Last minute they flew us all to BC, I was suppose to stay at their house with the 5 kids while they drove to North Dakota to pack up the lake house and move everything back to BC, but it turned into us all driving across country. It was very eventful and a long drive but I enjoyed spending the time with them. I drove with the mom and we sort of discussed me nannying, they hadn’t really had a chance to talk it over except that I would be able to be put on one of their business’ payroll in order to get mat leave. The only downfall is that they can really only offer me 4ish hours a day during school months, I don’t think I can move all the way to BC while still having my new house, a new baby and expenses all on 4 hours a day. Getting a second job wouldn’t make sense since I’d have to find daycare for the baby for 4 or 5 hours a day. I wish they could offer me way more because I would love to nanny for them again, but I don’t think I would be able to financially.
Tomorrow it sounds like the school is having the higher ups out to sign contracts with us, and it sounds like they will be signing me for the next year which would be awesome financially/baby wise. I told the family about it and would need more details before I sign, but I don’t think they can offer me more so I think I’m going to have to turn them down which is disappointing. The kids REALLY want me to be their nanny again. I am going to offer nannying for the summer, though, it would be tons of fun since the kids will be out of school and there will be lots for us to do. Then I’ll come back to Saskatchewan and do my IUI. Just because I can’t nanny for them doesn’t mean they’ll be out of my life, I still plan to visit whenever I get the chance, even with a baby.
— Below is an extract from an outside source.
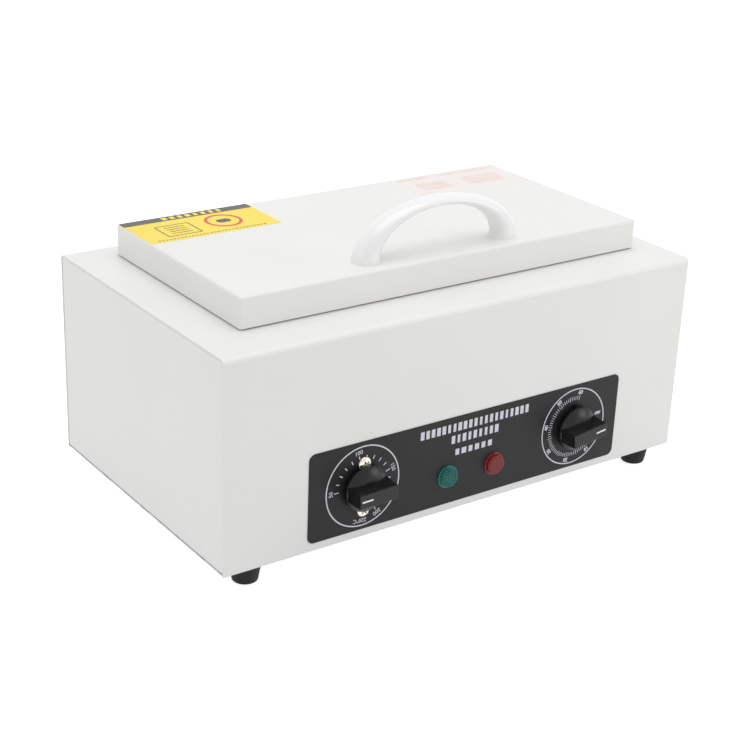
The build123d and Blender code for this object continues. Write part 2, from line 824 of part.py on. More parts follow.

I want this awesome family in mine and my child’s life.
When we got back home on Saturday I drove to the lake and was planning to drive to the states to help them pack but I had a pretty brutal cold and ended up going back home and I slept for 12 hours! I really wanted to go help since they’ve done so much for me and not to mention she has tons of baby items she was going to let me go through! I’m probably going to text her this afternoon and see what is up.